OTHER UNSUCCESSFUL ARGUMENTS SEEKING TO AVOID PAYING THE COSTS OF THE APPEAL

The judge also rejected the arguments that because the appeal was “finely balanced” the costs should be reserved to the trial judge.

    1. The third party made another argument in support of its submission that the general rule should not apply in relation to the costs of the appeal. It said that the just order was for costs in the case, alternatively costs reserved, on the basis that the appeal was finely balanced and that two judges had come to different conclusions on the merits of the application to amend. It is said that the issue of liability for costs could be more justly exercised by the trial judge in light of the outcome of the trial. These submissions were also supported by the claimants who made the additional point that it was premature to deal with the costs of the appeal, because the costs of the application to amend before the master have not yet been determined (see paragraph 15 of the master’s order dated 15 August 2023).
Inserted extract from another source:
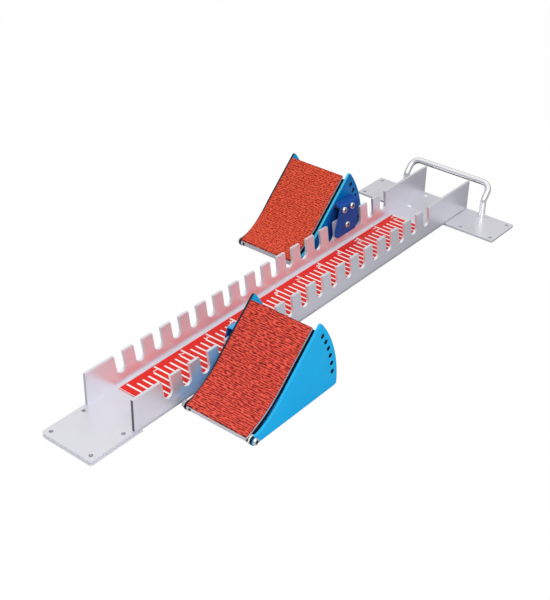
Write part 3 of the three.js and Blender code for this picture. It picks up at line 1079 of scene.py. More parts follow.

    1. I do not agree with either of these ways of putting the case for an order that costs of the appeal should be in the case or reserved. In my view the appeal against the decision of the master to permit the LR amendments was an appeal in respect of which the defendant is the successful party and the claimants and the third party are the unsuccessful parties. I have determined that the claimants and the third party were not entitled to the relief they sought. Even if I had thought that the appeal was finely balanced (and I do not think that is a fair reflection of what I said), I do not think that is a factor of any real relevance in the present case, and certainly not to the extent of ousting the general rule.
  1. It follows that, so far as the appeal is concerned, the claimants and the third party are to pay the defendants costs to be assessed on the standard basis.